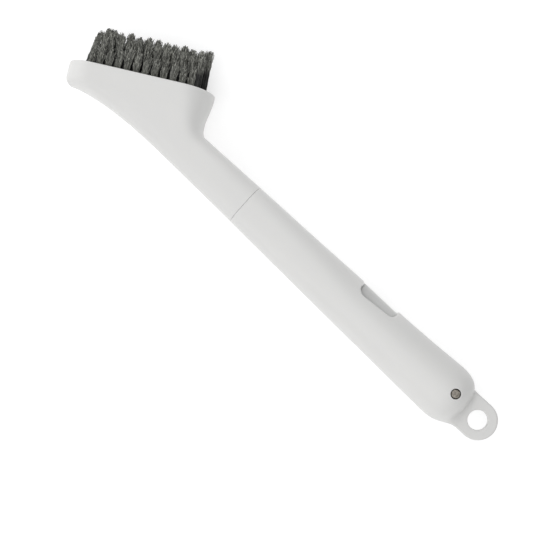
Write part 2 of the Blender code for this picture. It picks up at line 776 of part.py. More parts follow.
def strand(bm, root, tip, root_radius, tip_radius, across, turn):
    """Three-sided strand between two points, with its section in a plane of two axes."""
    first, second = across
    ends = []
    for centre, radius in ((root, root_radius), (tip, tip_radius)):
        ring = []
        for corner in range(3):
            angle = turn + 2 * math.pi * corner / 3
            offset = first * (radius * MM * math.cos(angle)) + second * (radius * MM * math.sin(angle))
            ring.append(bm.verts.new(centre + offset))
        ends.append(ring)
    low, high = ends
    bm.faces.new(low)
    bm.faces.new(high)
    for k in range(3):
        after = (k + 1) % 3
        bm.faces.new((low[k], low[after], high[after], high[k]))


def row_tufts(row):
    """Tuft places, along the face and across it, of one row counted from the middle."""
    number = CENTRE_TUFTS - abs(row)
    first = FIELD_MIDDLE - (number - 1) / 2 * TUFT_PITCH
    return [(first + k * TUFT_PITCH, row * ROW_PITCH) for k in range(number)]


def tuft_lean(along, across):
    """Lean of a tuft along the face and across it, as slopes."""
    reach = (CENTRE_TUFTS - 1) / 2 * TUFT_PITCH
    toe = max(1 - (along - FIELD_MIDDLE + reach) / TOE_LEAN_LENGTH, 0.0)
    heel = max(1 - (FIELD_MIDDLE + reach - along) / HEEL_LEAN_LENGTH, 0.0)
    lean_along = math.tan(math.radians(TOE_LEAN)) * toe - math.tan(math.radians(HEEL_LEAN)) * heel
    lean_across = math.tan(math.radians(SIDE_LEAN)) * across / (2 * ROW_PITCH)
    return lean_along, lean_across


def trim_height(along, across):
    """Height of the trimmed bristle tips over the face."""
    crown = BRISTLE_RIDGE - BRISTLE_CROWN * across ** 2
    toe = TOE_TRIM_HEIGHT + TOE_TRIM_SLOPE * (along - TOE_TRIM_PLACE)
    return min(crown, toe)


def face_place(along, out, across):
    """World position of a place on the face."""
    return place(*from_face(along, out), across)


def row_strands(tufts, seed):
    """All strands of one row as separate closed shapes."""
    chance = random.Random(seed)
    bm = bmesh.new()
    along_axis = Vector((FACE_ALONG[0], FACE_ALONG[1], 0.0))
    across_axis = Vector((0.0, 0.0, 1.0))
    root_out = -BED_RECESS - 0.5
    for along, across in tufts:
        lean_along, lean_across = tuft_lean(along, across)
        for number in range(STRANDS_PER_TUFT):
            if number:
                turn = 2 * math.pi * (number - 0.5) / (STRANDS_PER_TUFT - 1)
                spread = (math.cos(turn), math.sin(turn))
            else:
                spread = (0.0, 0.0)
            root = (along + TUFT_RADIUS * spread[0], across + TUFT_RADIUS * spread[1])
            height = trim_height(along, across)
            end_across = across + lean_across * height + TUFT_SPLAY * spread[1]
            end_along = along + lean_along * height + TUFT_SPLAY * spread[0]
            out = trim_height(end_along, end_across) - chance.uniform(0, TRIM_SCATTER)
            strand(
                bm,
                face_place(root[0], root_out, root[1]),
                face_place(end_along, out, end_across),
                STRAND_RADIUS, STRAND_RADIUS * 0.9,
                (along_axis, across_axis), chance.uniform(0, math.pi),
            )
    return finish_mesh(bm, "strands")


ROW_NAMES = {
    -2: "bristle_row_far_outer",
    -1: "bristle_row_far_inner",
    0: "bristle_row_centre",
    1: "bristle_row_near_inner",
    2: "bristle_row_near_outer",
}


def make_bristle_rows(grey):
    """Five strips of backing, each with its row of tufts."""
    bed_low = -RECESS_DEPTH + CLEARANCE
    for row, name in ROW_NAMES.items():
        low_w = (row - 0.5) * ROW_PITCH + CLEARANCE / 2 if row > -2 else -math.inf
        high_w = (row + 0.5) * ROW_PITCH - CLEARANCE / 2 if row < 2 else math.inf
        strip = face_plate(name, oval(RIM_WALL + CLEARANCE, low_w, high_w), bed_low, -BED_RECESS)
        tufts = row_tufts(row)
        combine(strip, row_strands(tufts, 10 + row), "UNION")
        give(strip, grey)


def crevice_tufts():
    """Places of the crevice tufts, in u and w, in two staggered rows."""
    start = crevice_strip_box()[0] + CREVICE_END_MARGIN
    places = []
    for number in range(CREVICE_TUFTS):
        for side in (-1, 1):
            u = start + (number + (0.5 if side > 0 else 0.0)) * CREVICE_PITCH
            places.append((u, side * CREVICE_ROW_OFFSET))
    return places


def make_crevice_bristles(grey, pivot):
    """Strip with the crevice tufts pointing into the slot."""
    start, end, foot, roof = crevice_strip_box()
    half = CREVICE_STRIP_WIDTH / 2
    strip = prism("crevice_bristles", [(start, foot), (end, foot), (end, roof), (start, roof)], -half, half)
    chance = random.Random(5)
    bm = bmesh.new()
    axes = (Vector((1.0, 0.0, 0.0)), Vector((0.0, 0.0, 1.0)))
    for u, w in crevice_tufts():
        for number in range(3):
            turn = 2 * math.pi * number / 3 + (0.5 if w > 0 else 0.0)
            du = CREVICE_TUFT_RADIUS * math.cos(turn)
            dw = CREVICE_TUFT_RADIUS * math.sin(turn)
            length = CREVICE_LENGTH - chance.uniform(0, TRIM_SCATTER)
            strand(
                bm, place(u + du, foot + 0.5, w + dw), place(u + 1.6 * du, foot - length, w + 1.3 * dw),
                CREVICE_STRAND_RADIUS, CREVICE_STRAND_RADIUS * 0.9, axes, chance.uniform(0, math.pi))
    combine(strip, finish_mesh(bm, "strands"), "UNION")
    give(strip, grey)
    hang_on(strip, pivot)


def main():
    remove_all()
    make_head_shell(material("head_plastic", (0.82, 0.82, 0.80), 0.45))
    make_bristle_rows(material("bristle", (0.12, 0.12, 0.11), 0.6))
    make_handle_body(material("handle_plastic", (0.82, 0.82, 0.80), 0.45))
    make_pivot_pin(material("pin_steel", (0.45, 0.42, 0.38), 0.35, 1.0))

    pivot = bpy.data.objects.new("crevice_pivot", None)
    bpy.context.scene.collection.objects.link(pivot)
    pivot.location = place(PIN_U, PIN_V, 0.0)
    make_crevice_arm(material("arm_plastic", (0.80, 0.80, 0.78), 0.45), pivot)
    make_crevice_bristles(material("crevice_bristle", (0.12, 0.12, 0.11), 0.6), pivot)


main()
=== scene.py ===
# A tank brush lying on its side: white moulded head and handle, five rows of nylon tufts,
# and a small crevice brush folded into the handle on a steel pin.
import math
import bmesh
import bpy
from mathutils import Matrix, Vector


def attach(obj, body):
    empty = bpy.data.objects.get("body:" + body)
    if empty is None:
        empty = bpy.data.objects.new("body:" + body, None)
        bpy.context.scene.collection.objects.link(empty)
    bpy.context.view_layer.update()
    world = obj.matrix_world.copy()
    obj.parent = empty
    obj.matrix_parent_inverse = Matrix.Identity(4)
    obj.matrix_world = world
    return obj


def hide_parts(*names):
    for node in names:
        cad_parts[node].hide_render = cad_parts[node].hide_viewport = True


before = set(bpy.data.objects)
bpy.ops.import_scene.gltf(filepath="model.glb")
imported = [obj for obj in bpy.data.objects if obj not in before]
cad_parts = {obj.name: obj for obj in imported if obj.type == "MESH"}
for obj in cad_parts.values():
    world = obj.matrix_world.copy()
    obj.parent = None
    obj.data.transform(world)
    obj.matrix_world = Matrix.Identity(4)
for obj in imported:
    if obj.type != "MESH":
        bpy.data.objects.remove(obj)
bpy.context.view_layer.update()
print("frame loaded")

# Sizes in mm that several pieces share. u runs from toe to tail, v towards the bristles,
# w across the handle, which is up while the brush lies on its side.
mm = 0.001
brush = {
    "faceLength": 60.9, "faceHalfWidth": 11.9, "faceTilt": math.radians(28.65),
    "toeU": 0.25, "toeV": 7.6, "rimEdge": 0.9, "rimWall": 1.6, "recessDepth": 5.0,
    "seamU": 93.3, "seamTop": 21.5, "seamLow": 3.5, "seamHalfDepth": 9.0,
    "handleLength": 116.7, "tailTop": 23.05, "tailLow": -0.5, "tabReach": 15.0,
    "pinSetback": 7.2, "pinRise": 1.75, "pinRadius": 1.75,
    "spigotRadius": 6.2, "spigotLength": 20.0, "beadHeight": 0.5, "beadLength": 2.0,
    "beadSetback": 6.0, "keyWidth": 2.0, "keyHeight": 1.0, "keyLength": 8.0,
    "rowPitch": 4.1, "tuftPitch": 3.82, "fieldMargin": 5.3, "fieldShift": 0.6, "ridge": 17.7,
    "roundPower": 2.0, "neckPower": 3.2, "powerSpan": 0.62,  # squareness of the sections, 2 is an ellipse
    "fit": 0.3,
}
alongFace = (math.cos(brush["faceTilt"]), math.sin(brush["faceTilt"]))
outOfFace = (-alongFace[1], alongFace[0])
handleEnd = brush["seamU"] + brush["handleLength"]
pinU = handleEnd - brush["pinSetback"]
tailMiddleV = (brush["tailTop"] + brush["tailLow"]) / 2
pinV = tailMiddleV + brush["pinRise"]
axisV = (brush["seamTop"] + brush["seamLow"]) / 2
centreTufts = int((brush["faceLength"] - 2 * brush["fieldMargin"]) / brush["tuftPitch"]) + 1
fieldMiddle = brush["faceLength"] / 2 + brush["fieldShift"]
fieldReach = (centreTufts - 1) / 2 * brush["tuftPitch"]
ridgeV = brush["toeV"] + alongFace[1] * (fieldMiddle + fieldReach) + outOfFace[1] * brush["ridge"]
middleU = (brush["toeU"] - outOfFace[0] * brush["rimEdge"] + handleEnd + brush["tabReach"]) / 2
middleV = (ridgeV + brush["tailLow"]) / 2


def place(u, v, w):
    return Vector(((u - middleU) * mm, (v - middleV) * mm, (w + brush["faceHalfWidth"]) * mm))


def fromFace(along, out):
    return (brush["toeU"] + alongFace[0] * along + outOfFace[0] * out,
            brush["toeV"] + alongFace[1] * along + outOfFace[1] * out)


def toFace(u, v):
    run, rise = u - brush["toeU"], v - brush["toeV"]
    return alongFace[0] * run + alongFace[1] * rise, outOfFace[0] * run + outOfFace[1] * rise


def clamp(x):
    return min(max(x, 0.0), 1.0)


def ease(x):
    x = clamp(x)
    return x * x * (3 - 2 * x)


def blend(a, b, t):
    return a + (b - a) * t


def between(a, b, t):
    return tuple(blend(p, q, t) for p, q in zip(a, b))


def rounding(share, power):
    # part of the width left at a share of the way in from a rounded edge
    return (1 - (1 - clamp(share)) ** power) ** (1 / power)


# Mesh helpers

mergeReach = 2e-6  # metres within which two points become one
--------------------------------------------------
The exercise: Begin with the line containing "0.38), 0.35, 1.0))" and end with the line containing "if empty is"; repeat every line from start to finish exactly, and nothing outside them.

Exercise solution:
    make_pivot_pin(material("pin_steel", (0.45, 0.42, 0.38), 0.35, 1.0))

    pivot = bpy.data.objects.new("crevice_pivot", None)
    bpy.context.scene.collection.objects.link(pivot)
    pivot.location = place(PIN_U, PIN_V, 0.0)
    make_crevice_arm(material("arm_plastic", (0.80, 0.80, 0.78), 0.45), pivot)
    make_crevice_bristles(material("crevice_bristle", (0.12, 0.12, 0.11), 0.6), pivot)


main()
=== scene.py ===
# A tank brush lying on its side: white moulded head and handle, five rows of nylon tufts,
# and a small crevice brush folded into the handle on a steel pin.
import math
import bmesh
import bpy
from mathutils import Matrix, Vector


def attach(obj, body):
    empty = bpy.data.objects.get("body:" + body)
    if empty is None:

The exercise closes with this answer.